Given the deliberately short time frame, the initial version of Scheme2020 has no choice but utilize approach 2). However, afterwards, when there is more time to experiment, I would like to transition to a different model:

  • By default continuations will be single shot and escaping. This would be sufficient to implement co-routines, for example.
  • Multi-shot escaping continuations will be supported via compiler option by CPS conversion.

NOTE: in comparison, setjmp()/longjmp() or C++ exceptions can be said to be single-shot non-escaping continuations.

With this strategy, I believe Scheme2020 can eventually feel and perform very natural in an ecosystem of C/C++/Rust, etc, while preserving all of its expressivity and power.

Numeric Tower

Traditionally Scheme implementations support the following number types:

  • exact bigint
  • exact rational (a ratio of bigints)
  • inexact real (usually IEEE-754)
  • complex with any of the above components

From an implementation viewpoint this is not terribly interesting, as it is all done in library calls. Good implementations usually support some kind of efficient "small int" which automatically overflows into a heap-allocated bigint.
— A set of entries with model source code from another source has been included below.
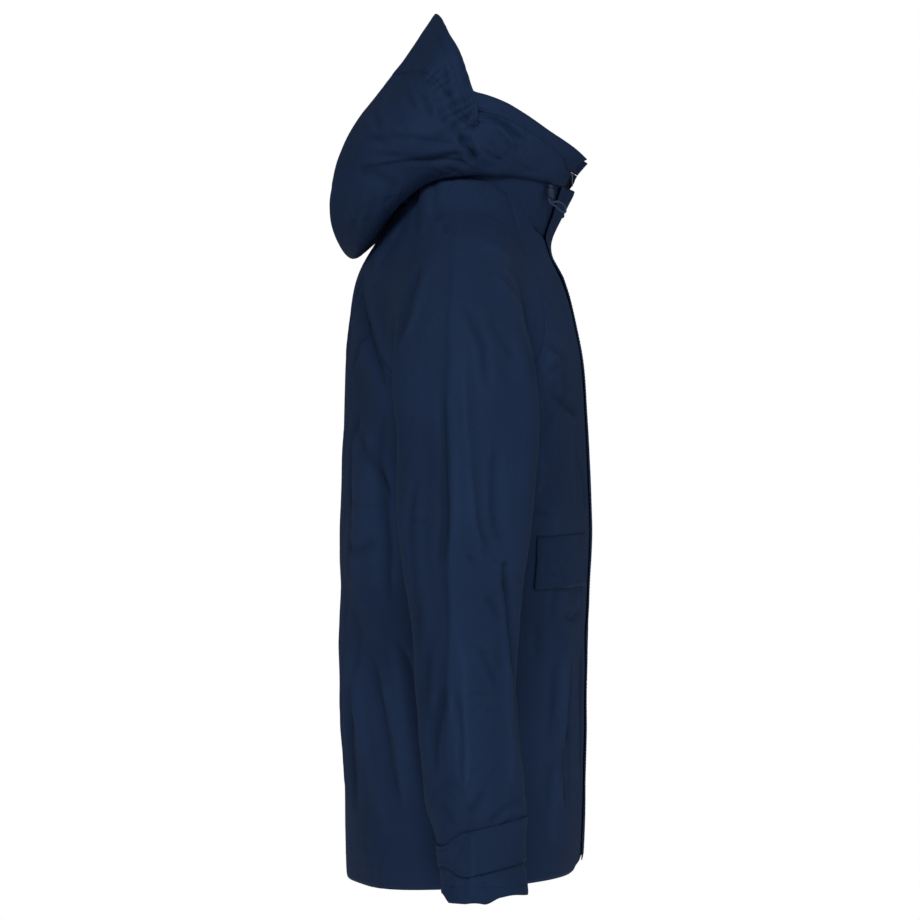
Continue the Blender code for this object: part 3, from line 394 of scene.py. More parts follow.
def edgeKinds(bm, first):    # every triangle has a row, a column and a diagonal edge, in the same turn
    start = next(iter(bm.faces))
    kinds = {loop.edge: (i + first) % 3 for i, loop in enumerate(start.loops)}
    stack, seen = [start], {start}
    while stack:
        face = stack.pop()
        for edge in face.edges:
            for other in edge.link_faces:
                if other in seen:
                    continue
                seen.add(other)
                stack.append(other)
                loops = list(other.loops)
                at = next(i for i, loop in enumerate(loops) if loop.edge == edge)
                for i, loop in enumerate(loops):
                    kinds.setdefault(loop.edge, (kinds[edge] + i - at) % 3)
    return kinds


def mapFaces(bm, cell):    # own map in metres: rows and columns of the cloth's own grid
    layer = bm.loops.layers.uv.new("clothMap")
    start = next(iter(bm.faces))
    places = {start: [np.array(p) for p in ((0, 0), (1, 0), (1, 1), (0, 1))]}
    stack = [start]
    while stack:
        face = stack.pop()
        loops, own = list(face.loops), places[face]
        for loop, uv in zip(loops, own):
            loop[layer].uv = uv * cell
        for i, loop in enumerate(loops):
            for other in loop.edge.link_loops:
                if other.face in places:
                    continue
                a, b = own[(i + 1) % 4], own[i]    # the neighbour runs the other way along this edge
                side = np.array((-(b - a)[1], (b - a)[0]))
                corners = (a, b, b + side, a + side)
                ring = list(other.face.loops)
                at = ring.index(other)
                places[other.face] = [corners[(k - at) % 4] for k in range(4)]
                stack.append(other.face)


def clothFrom(node, smoothing, rim=clothLook["rim"], turn=-1.0):
    name = node + "_cloth"    # the solid's rim is left out by its short edges or by its turn
    mesh = nodes[node].data.copy()
    mesh.name = name
    bm = bmesh.new()
    bm.from_mesh(mesh)
    bmesh.ops.remove_doubles(bm, verts=bm.verts, dist=clothLook["merge"])
    rims = [face for face in bm.faces if min(edge.calc_length() for edge in face.edges) < rim]
    bmesh.ops.delete(bm, geom=rims, context="FACES")
    outer = largestIsland(bm, turn)
    bmesh.ops.delete(bm, geom=[face for face in bm.faces if face not in outer], context="FACES")
    for first in range(3):
        kinds = edgeKinds(bm, first)
        if not any(kinds[edge] == 0 for edge in bm.edges if edge.is_boundary):
            break
    bmesh.ops.dissolve_edges(bm, edges=[edge for edge in bm.edges if kinds[edge] == 0], use_verts=False)
    mapFaces(bm, clothLook["mapCell"])
    bm.to_mesh(mesh)
    bm.free()
    mesh.materials.clear()
    piece = bpy.data.objects.new(name, mesh)
    scene.collection.objects.link(piece)
    applyModifier(piece, "SUBSURF", levels=smoothing, render_levels=smoothing,
                  boundary_smooth="PRESERVE_CORNERS")
    return piece


def finishCloth(piece, node, thickness=clothLook["thickness"],
                material="shellCloth"):
    applyModifier(piece, "SOLIDIFY", thickness=thickness, offset=-1.0, use_even_offset=False, use_rim=True)
    piece.data.materials.clear()
    piece.data.materials.append(finishes[material])
    piece.data.shade_smooth()
    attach(piece, "jacket")
    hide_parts(node)
    print(piece.name, "made:", len(piece.data.polygons), "faces")


# folds: troughs and ridges fade to both sides, a tuck is a step
foldLook = {"wander": 2.4, "wanderSize": 42, "fullRun": 90, "fadeEnds": 0.22, "side": 1.8, "hidden": 1.5}


def seenFromSide(points):    # millimetres forward and up, as the camera sees the near side
    away, middle, level = -cameraView["place"][0], cameraView["place"][1], cameraView["place"][2]
    grow = away / (away - np.abs(points[:, 0]))
    forward = -1000 * ((points[:, 1] - middle) * grow + middle)
    up = 1000 * ((points[:, 2] - level) * grow + level)
    return np.stack((forward, up), axis=1)


def wander(chart):    # no fold runs quite evenly
    spots = chart / foldLook["wanderSize"]
    return foldLook["wander"] * np.array([[noise.noise(Vector((x, y, layer))) for layer in (4.0, 8.0)]
                                          for x, y in spots])


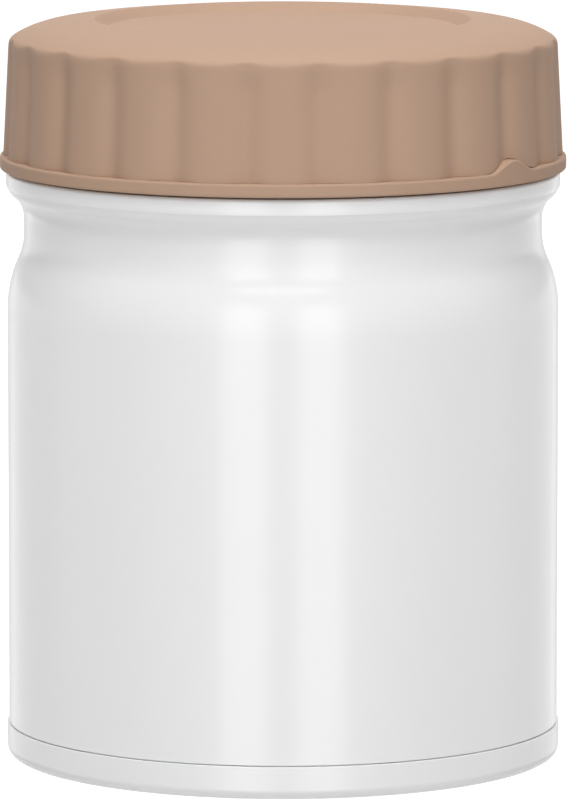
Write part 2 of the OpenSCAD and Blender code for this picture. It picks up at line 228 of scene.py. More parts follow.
def thread_ridge(thread, root_r, crest_r, low_z, high_z, shift):
    """Helical ridges between two levels, one for each start, with ends that run out into the wall.

    shift turns the ridges about the axis. They rise with the azimuth, as on a right-hand screw."""
    parts = []
    reach = thread.lead * thread.arc / math.tau
    foot, top = thread.ridge_w / 2, thread.ridge_w / 6
    flank, flank_share = 1.6 * top, 0.7     # half width and share of the height at which a flank bends
    steps = int(math.degrees(thread.arc))
    for start in range(thread.starts):
        outlines = []
        for k in range(steps + 1):
            along = k / steps
            run_out = min(along, 1 - along) * thread.arc / thread.run_out
            full = math.sin(QUARTER * min(1.0, run_out))
            radius = root_r + (crest_r - root_r) * full
            flank_r = root_r + flank_share * (radius - root_r)
            middle = (low_z + high_z - reach) / 2 + reach * along
            azimuth = shift + math.tau * start / thread.starts + thread.arc * along
            lower = [Vector((root_r, middle - foot)), Vector((flank_r, middle - flank)),
                     Vector((radius, middle - top))]
            upper = [Vector((radius, middle + top)), Vector((flank_r, middle + flank)),
                     Vector((root_r, middle + foot))]
            outlines.append((azimuth, lower + upper))
        parts.append(skin(outlines, whole_turn=False))
    return joined(*parts)


# Lid shapes


def key_rise(lid, azimuth, radius, room=0.0):
    """Height of the key above the flange at a point, grown by room for the notch over it."""
    aside = radius * math.sin(azimuth - lid.key_azimuth) / (lid.key_w + 2 * room)
    if abs(aside) > 0.5 or math.cos(azimuth - lid.key_azimuth) < 0:
        return 0.0
    return room + lid.key_h * (1 + math.cos(math.tau * aside)) / 2


def soft_min(a, b, blend):
    """The smaller of two lengths, with a rounded change-over."""
    near = max(blend - abs(a - b), 0.0) / blend
    return min(a, b) - near * near * blend / 4


def eased_step(share):
    """0 up to a share of 0, 1 from a share of 1 on, and an S-curve between them."""
    share = min(max(share, 0.0), 1.0)
    return share * share * (3 - 2 * share)


def flute(lid, azimuth):
    """Depth of the flutes at an azimuth, from 0 on a ridge to 1 between two ridges.

    Ridge and flute are parabolas that meet with the same slope."""
    along = azimuth * lid.flutes / math.tau
    off, half = abs(along - round(along)), lid.ridge_share / 2
    return 2 * off * off / half if off < half else 1 - 2 * (0.5 - off) ** 2 / (0.5 - half)


def liner_walls(lid):
    """Outer and inner radius of the liner's cup."""
    out_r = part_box("lid_cover")[1].x - lid.skirt_w - lid.liner_clear
    return out_r, out_r - lid.liner_w


def crown_lines(lid, skirt_r, inner_r, foot_z, ceiling_z):
    """The line over the cover's top, the line along its inside, and the height of the edge's centre.

    The top runs in to the axis, over the rounded edge, the crown, the crest and the recess corner. The inside
    runs out from the axis."""
    floor_z = ceiling_z + lid.wall
    edge_z = floor_z - lid.edge_drop
    edge_x = skirt_r - (edge_z + lid.edge_round * math.sin(lid.draft) - foot_z) * math.tan(lid.draft)
    edge_c = Vector((edge_x - lid.edge_round * math.cos(lid.draft), edge_z))
    crown_c = edge_c - (lid.crown_round - lid.edge_round) * polar(QUARTER - lid.edge_slope)
    crown_in = crown_c + lid.crown_round * polar(QUARTER - lid.crown_slope)
    crest_r = skirt_r - lid.crown_w
    recess_r = crest_r - lid.recess_lip
    rise = (crown_in.x - crest_r - lid.crest_round * math.sin(lid.crown_slope)) * math.tan(lid.crown_slope)
    crest_c = Vector((crest_r, crown_in.y + rise - lid.crest_round * math.cos(lid.crown_slope)))
    recess_c = Vector((recess_r, floor_z + lid.crest_round))
    top = arc(edge_c, lid.edge_round, lid.draft, QUARTER - lid.edge_slope, steps=12)
    top += arc(crown_c, lid.crown_round, QUARTER - lid.edge_slope, QUARTER - lid.crown_slope, steps=18)[1:]
    top += arc(crest_c, lid.crest_round, QUARTER - lid.crown_slope, QUARTER + lid.crest_drop, steps=8)
    top += arc(recess_c, lid.crest_round, lid.crest_drop - QUARTER, -QUARTER, steps=8)
    top.append(Vector((0.0, floor_z)))
    inner_crown = lid.crown_round - lid.wall
    low_end = math.acos((inner_r - crown_c.x) / inner_crown)
    inside = arc(crown_c, inner_crown, low_end, QUARTER - lid.crown_slope, steps=10)
    inside += [Vector((crest_r, ceiling_z + lid.inner_rise)), Vector((recess_r, ceiling_z)),
               Vector((0.0, ceiling_z))]
    inside.reverse()
    return top, inside, edge_z


def cover_outlines(lid, azimuths):
    """Outlines of the fluted cover: up the skirt, over the crown, and back along the inside."""
    low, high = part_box("lid_cover")
    foot_z, skirt_r = low.z, high.x
    inner_r = skirt_r - lid.skirt_w
    top, inside, edge_z = crown_lines(lid, skirt_r, inner_r, foot_z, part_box("lid_foam")[1].z)
    lean, ease = math.tan(lid.draft), lid.foot_ease
    levels = 16     # mesh levels up the skirt
    outlines = []
    for azimuth in azimuths:
        outer_foot = foot_z + key_rise(lid, azimuth, skirt_r, lid.key_gap)
        inner_foot = foot_z + key_rise(lid, azimuth, inner_r, lid.key_gap)
        wave = (lid.flute_depth + lid.ridge_land) * flute(lid, azimuth)
        foot = [Vector((skirt_r - wave - ease, 0.0)) + ease * Vector((math.sin(t), 1 - math.cos(t)))
                for t in (0.0, QUARTER / 3, 2 * QUARTER / 3)]
        for point in foot:
            point.y += outer_foot
        climb = top[0].y - outer_foot - ease
        skirt = [Vector((0.0, outer_foot + ease + climb * k / levels)) for k in range(levels)]
        for point in skirt:
            point.x = skirt_r - (point.y - foot_z) * lean
        fluted = []
        for point in skirt + top:
            left = 1 - lid.flute_fade * eased_step(1 + (point.y - edge_z) / lid.fade_h)
            flute_r = skirt_r - (point.y - foot_z) * lean + lid.ridge_land - wave * left
            fluted.append(Vector((soft_min(point.x, flute_r, lid.flute_blend), point.y)))
        outlines.append((azimuth, [*foot, *fluted, *inside, Vector((inner_r, inner_foot))]))
    return outlines


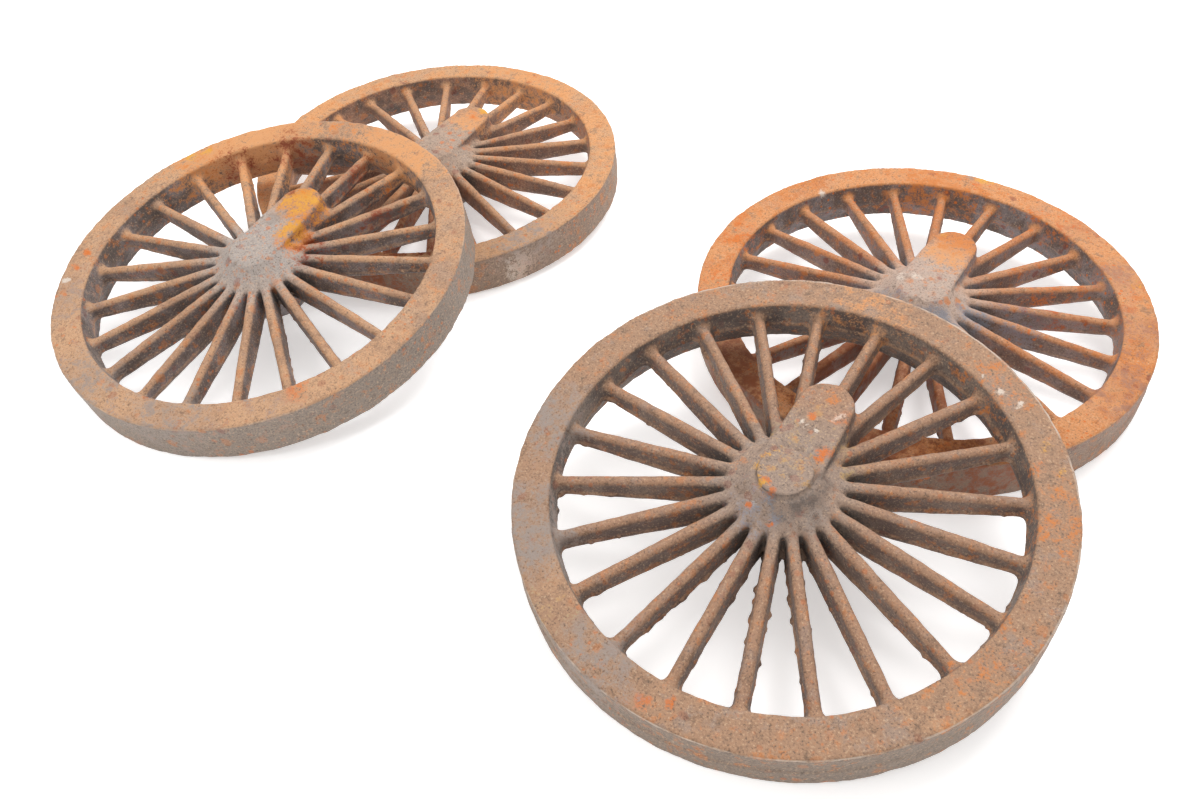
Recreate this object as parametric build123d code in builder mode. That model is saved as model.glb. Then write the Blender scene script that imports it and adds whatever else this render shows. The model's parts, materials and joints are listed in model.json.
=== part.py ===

The techniques for that are well known.

It is important to note that the R7RS-Small does not require implementations to support all of the above number types. The spec is pretty liberal in this respect and pretty much the only requirement is that an implementation must support separate exact and inexact number types. The behavior on overlow is not specified. This allows compliant Scheme implementations to exist with de-facto C number semantics.

Scheme2020 will initially support two number types:

  • IEEE 64-bit double
  • 64-bit twos complement signed integer, with Java-like semantics (overflow wraps around).

As far as I can tell, this satisfies the requirements of the spec. More number types can be added incrementally if needed (rationals, complex). I do not plan on adding bigint support because philosophically it takes the implementation in a different direction (not a bad one, just one that I am not personally interested in).